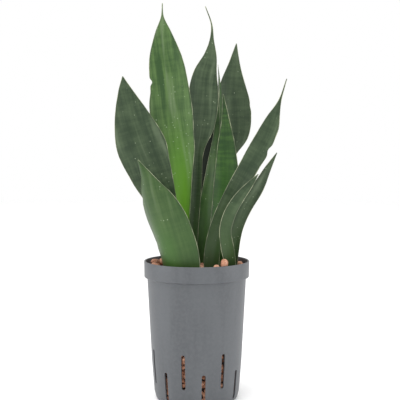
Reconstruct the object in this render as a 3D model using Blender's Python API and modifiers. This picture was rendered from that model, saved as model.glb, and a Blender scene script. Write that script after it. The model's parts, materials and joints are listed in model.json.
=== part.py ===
"""Snake plant growing in a culture pot of expanded-clay granules.

Metres, +Z up. The origin is the centre of the pot's flat base, and the plant faces -Y.
The pot is a turned shell with a stepped collar and two rings of slots. The clay fills it to
just under the collar's lip. A rhizome lies under the clay, each leaf stands on it, and loose
granules lie on top.
"""
import math

import bmesh
import bpy
import numpy as np
from mathutils import Matrix

MM = 0.001
GAP = 0.3 * MM                     # between two pieces that touch

# Pot
POT_HEIGHT = 192 * MM
COLLAR_RADIUS = 73 * MM
COLLAR_HEIGHT = 22 * MM
STEP_HEIGHT = 2.5 * MM
BODY_TOP_RADIUS = 68.6 * MM
BODY_MID_RADIUS = 62.6 * MM
BODY_MID_HEIGHT = 53 * MM
FOOT_RADIUS = 59.2 * MM
FOOT_HEIGHT = 11 * MM
BASE_RADIUS = 55.5 * MM
WALL = 2.2 * MM
FLOOR = 3.0 * MM
POT_STEPS = 56

# Slots: seven high and seven low, in turn
SLOT_PAIRS = 7
SLOT_WIDTH = 5.4 * MM
SLOT_BEVEL = 1.5 * MM
HIGH_SLOT = (24 * MM, 72 * MM)
LOW_SLOT = (4.5 * MM, 45 * MM)
FIRST_LOW_SLOT = 9.0               # degrees from the front, towards +X

# Clay
CLAY_LEVEL = 178 * MM
CLAY_MOUND = 8 * MM
HEAP_PLACE = (37 * MM, -49 * MM)      # granules are heaped against the leaves here
HEAP_HEIGHT = 8.5 * MM
HEAP_SPREAD = 13 * MM
CLAY_STEPS = 48
CLAY_RINGS = 9

# Rhizome and leaf seats
SEAT = 168 * MM                    # every leaf is cut level here
NECK_RADIUS = 10 * MM
NECK_DEPTH = 14 * MM

# Leaves
LEAF_ROWS = 15
LEAF_COLUMNS = 6
LEAF_CREASE = 2.0
MIDRIB_THICKNESS = 4.2 * MM
MARGIN_SHARE = 0.22                # margin thickness over midrib thickness
CLEARANCE = 0.6 * MM               # how far a leaf's slot in the clay stands off the leaf

# Each leaf from its root to its tip, one station a row, in millimetres and degrees:
# x, y, z, half width, facing (0 is towards the front, + towards +X), fold of each half
LEAVES = {
    "leaf_left": [
        (-25, -13, 160, 14, 8, 50), (-31, -13.5, 215, 14, 10, 42), (-48, -17, 275, 22, 12, 30),
        (-64, -18, 316, 31, 12, 22), (-77, -18, 352, 34, 12, 20), (-90, -18, 395, 23, 12, 20),
        (-97, -19, 426, 10, 12, 18), (-100, -19, 445, 0.6, 12, 10)],
    "leaf_tallest": [
        (-19, 0, 160, 13, 0, 50), (-21, 0, 245, 13, 0, 42), (-22, 1, 300, 18, -4, 34),
        (-27, 3, 345, 27, -6, 26), (-34, 5, 395, 31, -6, 22), (-38, 6, 440, 27, -6, 20),
        (-43, 6, 478, 22, -6, 20), (-46, 5, 508, 11, -3, 18), (-47, 4, 528, 2, 0, 10),
        (-47, 4, 546, 0.6, 0, 0)],
    "leaf_front": [
        (-31, -46, 160, 38, 140, 42), (-34, -48, 195, 40, 140, 42), (-41, -50, 222, 41, 140, 41),
        (-53, -54.5, 258, 38, 142, 40), (-62, -56, 288, 26, 144, 36), (-68, -58, 312, 10, 146, 30),
        (-77, -60, 333, 0.6, 148, 15)],
    "leaf_centre_curled_tip": [
        (-9, 12, 160, 11, 0, 50), (-6, 11, 235, 10.5, 0, 48), (-2, 12, 300, 11, 0, 46),
        (0, 14, 345, 12, 0, 40), (5, 16, 378, 20, 6, 28), (8, 17, 410, 23, 8, 22),
        (11, 18, 448, 18, 8, 22), (19, 18, 477, 9, 4, 24), (21, 17, 498, 3, 0, 20),
        (21, 16, 516, 1.3, 0, 10), (12, 14, 543, 0.6, 0, 0)],
    "leaf_centre_right": [
        (25, 0, 160, 14, 10, 50), (26, 2, 200, 14, 10, 45), (31, 5, 238, 16, 8, 40),
        (38, 9, 274, 19, 5, 34), (41, 13, 310, 18, 5, 30), (41, 18, 350, 13.5, 5, 28),
        (40, 22, 388, 6, 5, 24), (37, 24, 423, 0.6, 5, 15)],
    "leaf_edge_on": [
        (12, 20, 160, 14, -20, 50), (13, 22, 210, 15, -20, 45), (19, 27, 265, 16, -35, 38),
        (27, 31, 315, 16, -52, 32), (32, 34, 365, 14, -70, 30), (33, 36, 410, 9, -80, 26),
        (32, 37, 440, 4, -80, 22), (30, 37, 465, 0.6, -80, 10)],
    "leaf_back_right": [
        (26, 36, 160, 11, 10, 50), (30, 41, 215, 12, 10, 48), (37, 48, 285, 11, 10, 44),
        (45, 56, 338, 12, 8, 38), (51, 62, 366, 24, 8, 27), (52, 65, 396, 27, 8, 22),
        (51, 66, 436, 20, 8, 22), (54, 65, 470, 8, 5, 20), (57, 64, 497, 0.6, 0, 5)],
    "leaf_long_right": [
        (21, -27, 160, 12, -5, 50), (22, -29, 210, 13, -5, 45), (32, -31, 248, 13, -5, 40),
        (48, -33, 283, 13.5, -5, 35), (68, -34, 320, 14, -5, 30), (88, -34, 354, 14.5, -5, 26),
        (102, -32, 386, 9.5, -5, 24), (111.5, -31, 411, 2.4, -5, 18), (121, -29, 441, 0.6, -5, 0)],
    "leaf_small_wavy": [
        (44, -31, 160, 8, -8, 46), (46, -34, 190, 9, -8, 42), (42, -39, 215, 10, -8, 38),
        (39, -43, 238, 9, -8, 35), (44, -46, 259, 9, -8, 32), (56, -49, 281, 8, -8, 30),
        (70, -51, 299, 5, -8, 24), (82, -52, 314, 0.6, -8, 10)],
    "leaf_small_right": [
        (46, -12, 160, 9, 0, 42), (49, -15, 200, 9, 0, 38), (55, -19, 238, 9, 5, 35),
        (67, -25, 270, 10, 8, 32), (82, -28, 294, 9, 8, 30), (95, -31, 319, 5, 8, 22),
        (108, -33, 342, 0.6, 8, 10)],
    "leaf_inner_back": [
        (4, 40, 160, 11, 0, 46), (6, 44, 230, 12, 0, 40), (10, 48, 290, 13, 0, 34),
        (16, 51, 340, 13, 0, 30), (22, 52, 385, 10, 0, 28), (26, 52, 420, 5, 0, 22),
        (28, 52, 443, 0.6, 0, 10)],
}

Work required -
Write out the whole listing exactly.

Solution for this task -
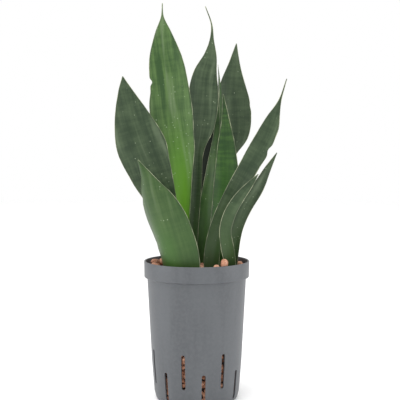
Reconstruct the object in this render as a 3D model using Blender's Python API and modifiers. This picture was rendered from that model, saved as model.glb, and a Blender scene script. Write that script after it. The model's parts, materials and joints are listed in model.json.
=== part.py ===
"""Snake plant growing in a culture pot of expanded-clay granules.

Metres, +Z up. The origin is the centre of the pot's flat base, and the plant faces -Y.
The pot is a turned shell with a stepped collar and two rings of slots. The clay fills it to
just under the collar's lip. A rhizome lies under the clay, each leaf stands on it, and loose
granules lie on top.
"""
import math

import bmesh
import bpy
import numpy as np
from mathutils import Matrix

MM = 0.001
GAP = 0.3 * MM                     # between two pieces that touch

# Pot
POT_HEIGHT = 192 * MM
COLLAR_RADIUS = 73 * MM
COLLAR_HEIGHT = 22 * MM
STEP_HEIGHT = 2.5 * MM
BODY_TOP_RADIUS = 68.6 * MM
BODY_MID_RADIUS = 62.6 * MM
BODY_MID_HEIGHT = 53 * MM
FOOT_RADIUS = 59.2 * MM
FOOT_HEIGHT = 11 * MM
BASE_RADIUS = 55.5 * MM
WALL = 2.2 * MM
FLOOR = 3.0 * MM
POT_STEPS = 56

# Slots: seven high and seven low, in turn
SLOT_PAIRS = 7
SLOT_WIDTH = 5.4 * MM
SLOT_BEVEL = 1.5 * MM
HIGH_SLOT = (24 * MM, 72 * MM)
LOW_SLOT = (4.5 * MM, 45 * MM)
FIRST_LOW_SLOT = 9.0               # degrees from the front, towards +X

# Clay
CLAY_LEVEL = 178 * MM
CLAY_MOUND = 8 * MM
HEAP_PLACE = (37 * MM, -49 * MM)      # granules are heaped against the leaves here
HEAP_HEIGHT = 8.5 * MM
HEAP_SPREAD = 13 * MM
CLAY_STEPS = 48
CLAY_RINGS = 9

# Rhizome and leaf seats
SEAT = 168 * MM                    # every leaf is cut level here
NECK_RADIUS = 10 * MM
NECK_DEPTH = 14 * MM

# Leaves
LEAF_ROWS = 15
LEAF_COLUMNS = 6
LEAF_CREASE = 2.0
MIDRIB_THICKNESS = 4.2 * MM
MARGIN_SHARE = 0.22                # margin thickness over midrib thickness
CLEARANCE = 0.6 * MM               # how far a leaf's slot in the clay stands off the leaf

# Each leaf from its root to its tip, one station a row, in millimetres and degrees:
# x, y, z, half width, facing (0 is towards the front, + towards +X), fold of each half
LEAVES = {
    "leaf_left": [
        (-25, -13, 160, 14, 8, 50), (-31, -13.5, 215, 14, 10, 42), (-48, -17, 275, 22, 12, 30),
        (-64, -18, 316, 31, 12, 22), (-77, -18, 352, 34, 12, 20), (-90, -18, 395, 23, 12, 20),
        (-97, -19, 426, 10, 12, 18), (-100, -19, 445, 0.6, 12, 10)],
    "leaf_tallest": [
        (-19, 0, 160, 13, 0, 50), (-21, 0, 245, 13, 0, 42), (-22, 1, 300, 18, -4, 34),
        (-27, 3, 345, 27, -6, 26), (-34, 5, 395, 31, -6, 22), (-38, 6, 440, 27, -6, 20),
        (-43, 6, 478, 22, -6, 20), (-46, 5, 508, 11, -3, 18), (-47, 4, 528, 2, 0, 10),
        (-47, 4, 546, 0.6, 0, 0)],
    "leaf_front": [
        (-31, -46, 160, 38, 140, 42), (-34, -48, 195, 40, 140, 42), (-41, -50, 222, 41, 140, 41),
        (-53, -54.5, 258, 38, 142, 40), (-62, -56, 288, 26, 144, 36), (-68, -58, 312, 10, 146, 30),
        (-77, -60, 333, 0.6, 148, 15)],
    "leaf_centre_curled_tip": [
        (-9, 12, 160, 11, 0, 50), (-6, 11, 235, 10.5, 0, 48), (-2, 12, 300, 11, 0, 46),
        (0, 14, 345, 12, 0, 40), (5, 16, 378, 20, 6, 28), (8, 17, 410, 23, 8, 22),
        (11, 18, 448, 18, 8, 22), (19, 18, 477, 9, 4, 24), (21, 17, 498, 3, 0, 20),
        (21, 16, 516, 1.3, 0, 10), (12, 14, 543, 0.6, 0, 0)],
    "leaf_centre_right": [
        (25, 0, 160, 14, 10, 50), (26, 2, 200, 14, 10, 45), (31, 5, 238, 16, 8, 40),
        (38, 9, 274, 19, 5, 34), (41, 13, 310, 18, 5, 30), (41, 18, 350, 13.5, 5, 28),
        (40, 22, 388, 6, 5, 24), (37, 24, 423, 0.6, 5, 15)],
    "leaf_edge_on": [
        (12, 20, 160, 14, -20, 50), (13, 22, 210, 15, -20, 45), (19, 27, 265, 16, -35, 38),
        (27, 31, 315, 16, -52, 32), (32, 34, 365, 14, -70, 30), (33, 36, 410, 9, -80, 26),
        (32, 37, 440, 4, -80, 22), (30, 37, 465, 0.6, -80, 10)],
    "leaf_back_right": [
        (26, 36, 160, 11, 10, 50), (30, 41, 215, 12, 10, 48), (37, 48, 285, 11, 10, 44),
        (45, 56, 338, 12, 8, 38), (51, 62, 366, 24, 8, 27), (52, 65, 396, 27, 8, 22),
        (51, 66, 436, 20, 8, 22), (54, 65, 470, 8, 5, 20), (57, 64, 497, 0.6, 0, 5)],
    "leaf_long_right": [
        (21, -27, 160, 12, -5, 50), (22, -29, 210, 13, -5, 45), (32, -31, 248, 13, -5, 40),
        (48, -33, 283, 13.5, -5, 35), (68, -34, 320, 14, -5, 30), (88, -34, 354, 14.5, -5, 26),
        (102, -32, 386, 9.5, -5, 24), (111.5, -31, 411, 2.4, -5, 18), (121, -29, 441, 0.6, -5, 0)],
    "leaf_small_wavy": [
        (44, -31, 160, 8, -8, 46), (46, -34, 190, 9, -8, 42), (42, -39, 215, 10, -8, 38),
        (39, -43, 238, 9, -8, 35), (44, -46, 259, 9, -8, 32), (56, -49, 281, 8, -8, 30),
        (70, -51, 299, 5, -8, 24), (82, -52, 314, 0.6, -8, 10)],
    "leaf_small_right": [
        (46, -12, 160, 9, 0, 42), (49, -15, 200, 9, 0, 38), (55, -19, 238, 9, 5, 35),
        (67, -25, 270, 10, 8, 32), (82, -28, 294, 9, 8, 30), (95, -31, 319, 5, 8, 22),
        (108, -33, 342, 0.6, 8, 10)],
    "leaf_inner_back": [
        (4, 40, 160, 11, 0, 46), (6, 44, 230, 12, 0, 40), (10, 48, 290, 13, 0, 34),
        (16, 51, 340, 13, 0, 30), (22, 52, 385, 10, 0, 28), (26, 52, 420, 5, 0, 22),
        (28, 52, 443, 0.6, 0, 10)],
}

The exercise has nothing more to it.